32. A method for managing wake vortices according to claim 31, wherein the separation control device is active.

33. A method for managing wake vortices according to claim 32, wherein the active separation control device operates in a time-invariant mode.

34. A method for managing wake vortices according to claim 32, wherein the active separation control device operates in a time-dependent mode.

35. A method for managing wake vortices according to claim 34, wherein the time-dependent mode of operation for the active separation control device comprises an excitation frequency, fe, and a wake frequency, fw, each having its own magnitude.

36. A method for managing wake vortices according to claim 35, wherein the magnitude of the excitation frequency, fe, is at least as great as the magnitude of the wake frequency, fw.

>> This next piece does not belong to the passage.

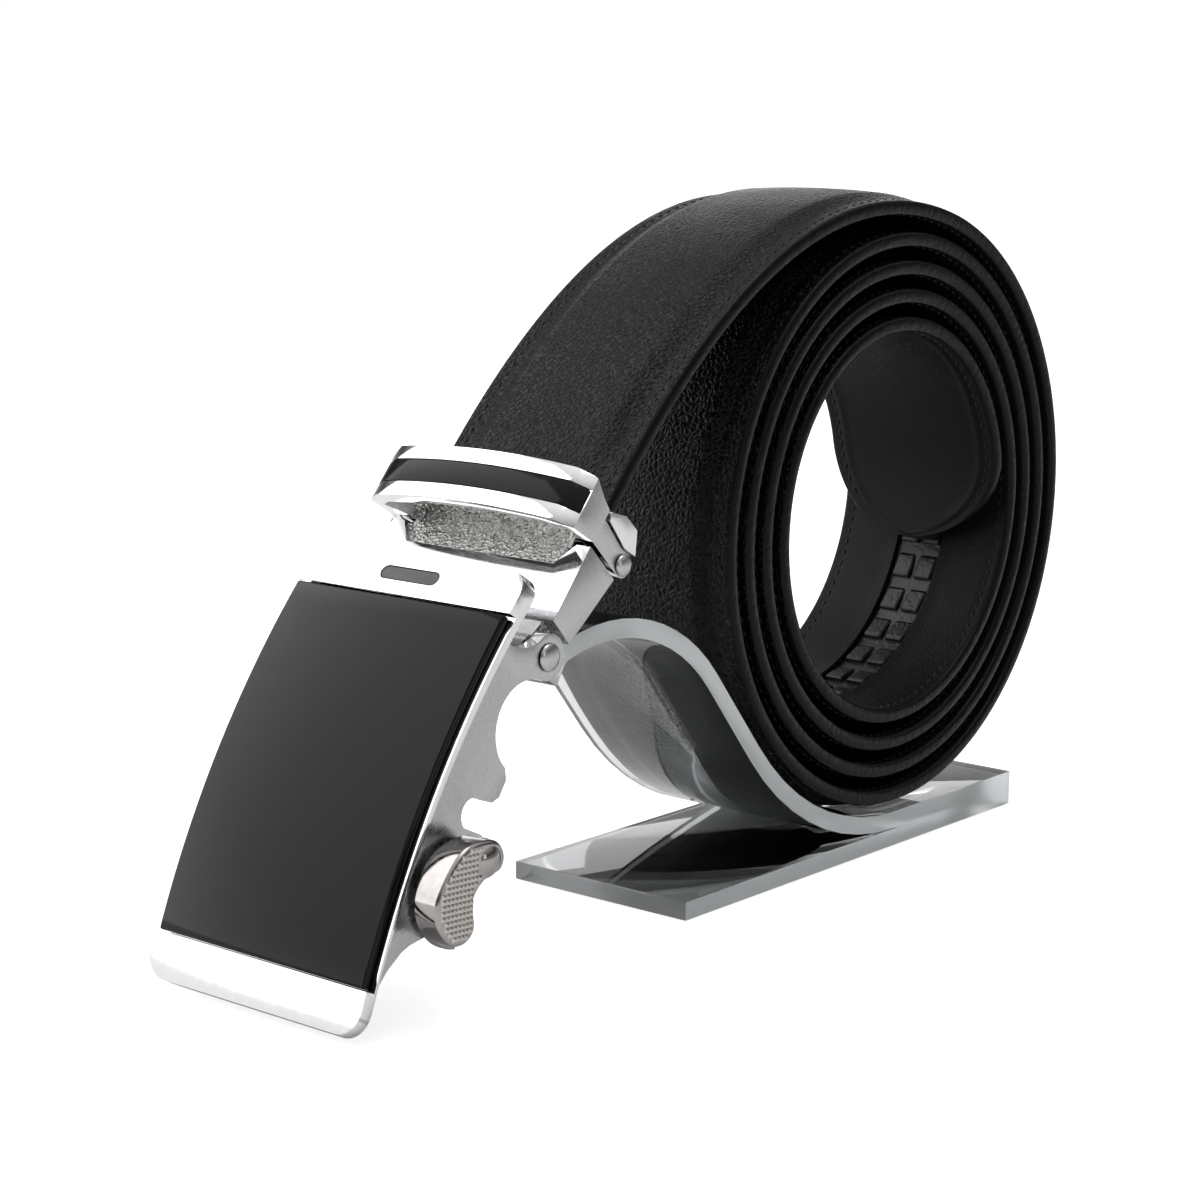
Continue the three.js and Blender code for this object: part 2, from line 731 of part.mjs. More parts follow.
function glassPanel() {
  return plateSlab(glassBottom + inlayGap, glassTop - inlayGap, 0, glassThickness, plateHalf - glassInset);
}

function slotInlay() {
  return overlapOf(slotOutline(0), plateSlab(glassTop, plateTopReach, bite, slotDepth, plateHalf));
}

// Lever: thumb pad and disc outside the near wall, axle through both walls.
// The pad's outline holds shares of the disc's radius, from the axle.
const padCorners = [
  { up: -0.816, out: 0.842 }, { up: -0.987, out: 0.395 }, { up: -0.842, out: 0.039 },
  { up: -0.513, out: -0.066 }, { up: -0.053, out: 0.224 }, { up: 0.368, out: 0.105 },
  { up: 0.658, out: -0.184 }, { up: 0.961, out: -0.105 }, { up: 1.066, out: 0.263 },
  { up: 0.724, out: 0.855 }, { up: 0.132, out: 1.118 }, { up: -0.434, out: 1.132 },
];

function leverPadOutline() {
  const points = padCorners.map(({ up, out }) => new THREE.Vector2(
    axlePlace.x + up * leverDiscRadius, axlePlace.z + out * leverDiscRadius,
  ));
  const shape = new THREE.Shape();
  shape.moveTo(points[0].x, points[0].y);
  shape.splineThru([...points.slice(1), points[0]]);
  return shape;
}

function leverDiscOutline() {
  const shape = new THREE.Shape();
  shape.absarc(axlePlace.x, axlePlace.z, leverDiscRadius, degrees(-22), degrees(202), false);
  return shape;
}

function releaseLever() {
  const discFace = -wallOuter - seatGap - wallInset;
  const padFace = discFace - leverDiscThickness;
  const farSeat = wallOuter + seatGap;
  const pad = across(leverPadOutline(), padFace - leverPadThickness, padFace + bite, 2);
  const disc = across(leverDiscOutline(), padFace, discFace, 28);
  const axle = bar(axleRadius, discFace - bite, farSeat + bite, axlePlace.x, axlePlace.z, 20);
  const head = bar(axleHeadRadius, farSeat, farSeat + axleHeadThickness, axlePlace.x, axlePlace.z, 20);
  return join([pad, disc, axle, head]);
}

// Pawl fixed on the axle, under the plate
function latchPawl() {
  const half = pawlWidth / 2;
  const hub = bar(axleRadius + seatGap + pawlThickness, -half, half, axlePlace.x, axlePlace.z, 20);
  const tongue = block(0, pawlLength, -half, half, -pawlThickness / 2, pawlThickness / 2);
  tongue.rotateY(-degrees(pawlTilt));
  tongue.translate(axlePlace.x, 0, axlePlace.z);
  return cut(join([hub, tongue]), [
    bar(axleRadius + seatGap, -half - past, half + past, axlePlace.x, axlePlace.z, 20),
  ]);
}

// Stand: one bent strip of clear sheet, glued to a flat base of the same sheet
const cradleRadius = coilRadius - turnPitch / 2 + padRise + seatGap;
const floorZ = -cradleRadius - 2 * standThickness;
const crestPlace = { x: -coilRadius - crestFromCoil, z: -crestDrop };

function standOutline() {
  const crestCentre = { x: crestPlace.x, z: crestPlace.z - crestRadius };
  const spacing = Math.hypot(crestCentre.x, crestCentre.z);
  const facing = Math.atan2(-crestCentre.z, -crestCentre.x);
  const lean = facing + Math.acos((crestRadius + cradleRadius) / spacing);
  const path = [];
  path.push({ x: standFootReach, z: -cradleRadius, angle: Math.PI / 2 });
  const cradleSteps = 9;
  for (let i = 0; i <= cradleSteps; i += 1) {
    const angle = Math.PI / 2 + (lean - Math.PI / 2) * i / cradleSteps;
    path.push({ x: -cradleRadius * Math.cos(angle), z: -cradleRadius * Math.sin(angle), angle });
  }
  const crestSteps = 12;
  for (let i = 0; i <= crestSteps; i += 1) {
    const angle = lean + (degrees(crestEndAngle) - lean) * i / crestSteps;
    path.push({
      x: crestCentre.x + crestRadius * Math.cos(angle),
      z: crestCentre.z + crestRadius * Math.sin(angle),
      angle,
    });
  }
  const lipCentre = {
    x: crestCentre.x + (crestRadius - lipRadius) * Math.cos(degrees(crestEndAngle)),
    z: crestCentre.z + (crestRadius - lipRadius) * Math.sin(degrees(crestEndAngle)),
  };
  const lipSteps = 4;
  for (let i = 1; i <= lipSteps; i += 1) {
    const angle = degrees(crestEndAngle + (lipEndAngle - crestEndAngle) * i / lipSteps);
    path.push({
      x: lipCentre.x + lipRadius * Math.cos(angle),
      z: lipCentre.z + lipRadius * Math.sin(angle),
      angle,
    });
  }
  const lipEnd = path[path.length - 1];
  path.push({
    x: lipEnd.x - lipLength * Math.sin(lipEnd.angle),
    z: lipEnd.z + lipLength * Math.cos(lipEnd.angle),
    angle: lipEnd.angle,
  });
  const top = path.map(({ x, z }) => [x, z]);
  const underside = path.map(({ x, z, angle }) => [
    x - standThickness * Math.cos(angle),
    z - standThickness * Math.sin(angle),
  ]);
  return polygon([...top, ...underside.reverse()]);
}

function displayStand() {
  const half = standWidth / 2;
  const bent = across(standOutline(), -half, half);
  const base = block(-standBaseReach, standFootReach, -half, half, floorZ,
    floorZ + standThickness + bite / 10);
  return join([bent, base]);
}

// Assembly
function piece(group, name, geometry, material) {
  const mesh = new THREE.Mesh(geometry, material);
  mesh.name = name;
  group.add(mesh);
  return mesh;
}

const belt = new THREE.Group();

piece(belt, 'display_stand', displayStand(), clearAcrylic);
piece(belt, 'strap', strap(), leatherBlack);
piece(belt, 'ratchet_track', ratchetTrack(), trackBlack);

const clampGroup = new THREE.Group();
clampGroup.position.set(clampPlace.x, 0, clampPlace.z);
clampGroup.rotation.y = -degrees(clampSlope);
belt.add(clampGroup);
piece(clampGroup, 'clamp_body', clampBody(), chrome);
piece(clampGroup, 'keeper_loop', keeperLoop(), chrome);
piece(clampGroup, 'keeper_band', keeperBand(), bandBlack);
piece(clampGroup, 'clamp_door', clampDoor(), satinMetal);
piece(clampGroup, 'door_pin',
  rivetPin(doorPinRadius, doorHeadRadius, keeperHalf + inlayGap, doorPinPlace.u, doorPinPlace.n), chrome);

const hingePlace = clampPoint(-hingeReach, -hingeDrop);
const plateGroup = new THREE.Group();
plateGroup.position.set(hingePlace.x, 0, hingePlace.z);
plateGroup.rotation.y = -degrees(plateSlope);
belt.add(plateGroup);
piece(plateGroup, 'buckle_frame', buckleFrame(), chrome);
piece(plateGroup, 'glass_panel', glassPanel(), glassBlack);
piece(plateGroup, 'slot_inlay', slotInlay(), slotGrey);
piece(plateGroup, 'hinge_pin',
  rivetPin(hingePinRadius, hingeHeadRadius, wallOuter + inlayGap, 0, 0), chrome);
piece(plateGroup, 'release_lever', releaseLever(), darkChrome);
piece(plateGroup, 'latch_pawl', latchPawl(), satinMetal);

// The whole thing stands with the middle of its box over the origin
belt.updateMatrixWorld(true);
const reach = new THREE.Box3().setFromObject(belt, true);
belt.position.set(-(reach.min.x + reach.max.x) / 2, -(reach.min.y + reach.max.y) / 2, -reach.min.z);
belt.updateMatrixWorld(true);

export default belt;
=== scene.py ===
"""Ratchet belt on a clear display stand: looks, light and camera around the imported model."""
import json
import math

import bmesh
import bpy
import numpy as np
from mathutils import Matrix, Vector


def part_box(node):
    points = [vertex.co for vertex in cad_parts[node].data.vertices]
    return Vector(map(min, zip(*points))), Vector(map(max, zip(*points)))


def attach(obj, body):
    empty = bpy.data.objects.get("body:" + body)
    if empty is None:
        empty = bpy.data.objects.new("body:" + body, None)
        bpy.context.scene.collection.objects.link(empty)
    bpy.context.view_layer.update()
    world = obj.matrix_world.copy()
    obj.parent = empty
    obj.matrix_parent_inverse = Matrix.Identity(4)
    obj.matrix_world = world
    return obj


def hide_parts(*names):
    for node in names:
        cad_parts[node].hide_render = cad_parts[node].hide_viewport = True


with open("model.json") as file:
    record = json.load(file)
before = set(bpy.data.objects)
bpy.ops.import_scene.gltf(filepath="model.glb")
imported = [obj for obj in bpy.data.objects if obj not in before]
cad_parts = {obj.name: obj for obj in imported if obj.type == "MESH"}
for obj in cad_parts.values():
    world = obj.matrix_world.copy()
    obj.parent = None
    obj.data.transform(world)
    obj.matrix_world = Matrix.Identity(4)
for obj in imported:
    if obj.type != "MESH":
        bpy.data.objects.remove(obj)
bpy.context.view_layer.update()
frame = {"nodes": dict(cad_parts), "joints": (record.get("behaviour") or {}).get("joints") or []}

MM = 0.001


# The strap: black pebbled cowhide over a soft filler, folded over a smooth lining, with both
# long edges stitched and painted. It leaves the clamp flat, fills out, bends over the top and
# is wound into four turns. Its route repeats the model's, from the clamp to the rounded tip.
strap_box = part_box("strap")
stand_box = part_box("display_stand")
belt_y = (strap_box[0][1] + strap_box[1][1]) / 2
strap_half = (strap_box[1][1] - strap_box[0][1]) / 2
edge_height = 2.4 * MM
pad_rise = 1.5 * MM
stitch_margin = 3.6 * MM
pad_shoulder = 3.4 * MM
tip_length = 16 * MM
tip_patch_length = 62 * MM
coil_radius = 52.1 * MM
coil_flattening = 0.9 * MM
coil_turns = 4.3
peel_turn = 0.045
turn_pitch = edge_height + pad_rise + 0.74 * MM
seat_gap = 0.3 * MM
stand_thickness = 3 * MM
stand_foot_reach = 38 * MM
cradle_radius = coil_radius - turn_pitch / 2 + pad_rise + seat_gap
coil_x = stand_box[1][0] - stand_foot_reach
coil_z = stand_box[0][2] + cradle_radius + 2 * stand_thickness
clamp_slope = math.radians(50.3)
clamp_x = coil_x - 84.3 * MM
clamp_z = coil_z + 4.9 * MM
strap_start_u = -11.7 * MM
strap_face_n = -1.9 * MM
lead_start_u = 8.8 * MM
lead_handle_low = 26 * MM
lead_handle_high = 44 * MM
lead_length = 107 * MM
track_from_tip = 100 * MM
track_length = 216 * MM
track_half = 4.8 * MM
track_depth = 1.6 * MM
lining_radius = coil_radius - edge_height - coil_flattening * 3 / 8


def clamp_point(u, n):
    """A point of the clamp: u up the strap, n outward."""
    cos, sin = math.cos(clamp_slope), math.sin(clamp_slope)
    return np.array([clamp_x + u * cos - n * sin, clamp_z + u * sin + n * cos])


def coil_point(turn):
    """Place and outward direction on the wound strap's outer edge line."""
    out = np.array([math.sin(2 * math.pi * turn), math.cos(2 * math.pi * turn)])
    pressed = coil_flattening * ((1 + out[1]) / 2) ** 2
    radius = coil_radius - turn_pitch * turn - pressed
    return np.array([coil_x, coil_z]) + radius * out, out


def coil_length(turn):
    """Length of lining wound between the top of the coil and a turn."""
    return 2 * math.pi * (lining_radius - turn_pitch * turn / 2) * turn


def turn_at(length):
    root = math.sqrt(lining_radius ** 2 - turn_pitch * length / math.pi)
    return (lining_radius - root) / turn_pitch


def lead_point(t):
    """The long bend from the clamp up to the top of the coil, a Bezier curve."""
    start = clamp_point(lead_start_u, strap_face_n)
    up = np.array([math.cos(clamp_slope), math.sin(clamp_slope)])
    end, out = coil_point(peel_turn)
    a, b, c, d = start, start + lead_handle_low * up, end - lead_handle_high * out[::-1] * [1, -1], end
    point = (1 - t) ** 3 * a + 3 * t * (1 - t) ** 2 * b + 3 * t ** 2 * (1 - t) * c + t ** 3 * d
    slope = 3 * (1 - t) ** 2 * (b - a) + 6 * t * (1 - t) * (c - b) + 3 * t ** 2 * (d - c)
    slope /= np.linalg.norm(slope)
    return point, np.array([-slope[1], slope[0]])


def strap_route(step):
    """Rows of the route: x, z, outward x, outward z, and length along the coil, -1 before the coil."""
    rows = []
    flat_out = np.array([-math.sin(clamp_slope), math.cos(clamp_slope)])
    for u in np.arange(strap_start_u, lead_start_u, step):
        rows.append((*clamp_point(u, strap_face_n), *flat_out, -1))
    lead_count = int(lead_length / step)
    for i in range(lead_count):
        point, out = lead_point(i / lead_count)
        rows.append((*point, *out, -1))
    tip_end = coil_length(coil_turns)
    tip_start = tip_end - tip_length
    lengths = list(np.arange(coil_length(peel_turn), tip_start, step))
    lengths += [tip_start + tip_length * math.sin(math.radians(a)) for a in np.linspace(0, 87, 44)]
    for length in lengths:
        point, out = coil_point(turn_at(length))
        rows.append((*point, *out, length))
    table = np.array(rows)
    steps = np.hypot(np.diff(table[:, 0]), np.diff(table[:, 1]))
    along = np.concatenate([[0], np.cumsum(steps)])
    return table, along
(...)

37. A method for managing wake vortices according to claim 31, wherein the separation control device is passive.

38. A method for managing wake vortices according to claim 37, wherein the passive separation control device operates in a time-invariant mode.

39. A method for managing wake vortices according to claim 37, wherein the passive separation control device operates in a time-dependent mode.

40. A method for managing wake vortices according to claim 39, wherein the time-dependent mode of operation for the passive separation control device comprises a preferred frequency corresponding to a preferred wavelength.